Johnny Brown

Personal information
- Nickname: Hamilton Johnny Brown
- Nationality: British
- Born: John Fleming 19 September 1900 Hamilton, Lanarkshire, Scotland
- Died: 27 May 1961 (aged 60) Glasgow, Scotland
- Weight: Featherweight, lightweight, welterweight, middleweight

Boxing career

= Johnny Brown (Scottish boxer) =

Scottish boxer

John Fleming (1900–1961), better known as Johnny Brown and sometimes as Hamilton Johnny Brown, was a Scottish boxer who was an amateur champion at featherweight and British welterweight champion in 1925.

==Career==
From Hamilton, South Lanarkshire, Fleming first found success as an amateur, winning the East of Scotland title in 1919 and the ABA featherweight title in 1920, before turning professional later that year, fighting under the name Johnny Brown. Although lacking a knockout punch, Brown's speed and skill brought him considerable success.

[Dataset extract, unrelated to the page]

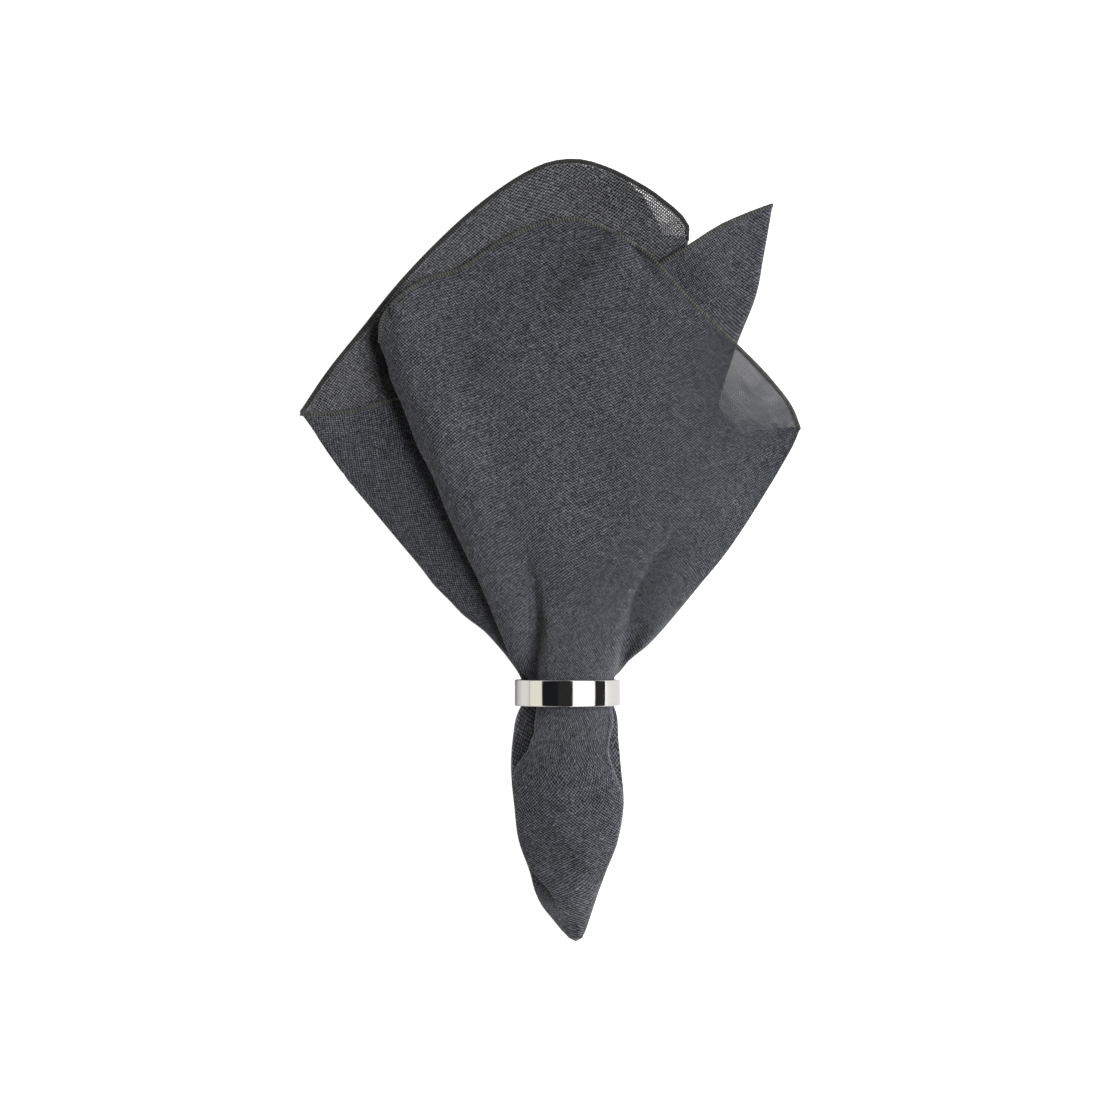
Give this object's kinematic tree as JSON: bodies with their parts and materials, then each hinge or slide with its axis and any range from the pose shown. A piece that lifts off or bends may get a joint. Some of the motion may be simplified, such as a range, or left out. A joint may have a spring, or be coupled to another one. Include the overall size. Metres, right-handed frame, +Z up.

He won all of his fights between 1920 and 1922, including victory over Jim Gilmour to take the Scottish lightweight title in June 1922, leading to a shot at the British and European lightweight titles in January 1923 against Seaman Nobby Hall in which Brown's Scottish title was also at stake; Hall took a 20-round points decision.

Brown moved up to welterweight and took the Scottish welterweight title in May 1923 with a 20-round points decision over Alex Ireland; He successfully defended the title against Ireland in January 1924.

In July 1924 he fought Ted Kid Lewis for the British, Commonwealth, and European welterweight titles at the Royal Albert Hall, Lewis winning on points. In September 1924 Brown lost his Scottish title to fellow Hamiltonian Tommy Milligan. He beat Belgian welterweight champion Nol Steenhorst in February 1925.

In October 1925 Brown fought Harry Mason for the British welterweight title vacated by Milligan, and took a points decision to become champion. His reign as champion was short-lived — in a return match a month later Mason took the decision. In September 1926 Brown regained his Scottish welterweight title by again beating Ireland.

Towards the end of his career Brown moved up to middleweight, and fought Steve McCall (who had beaten him at welterweight a year earlier) for the Scottish middleweight title in December 1928. McCall won on points, and beat Brown again in March 1929 when the two fought for the title again, the first Scottish Area title fought under the auspices of the British Boxing Board of Control and the last major fight to be held in Britain over 20 rounds.

Brown's final fight was a defeat to Sandy McKenzie in December 1929.

Brown married Jeanetta Winifred Blythe in Glasgow on 29 April 1925.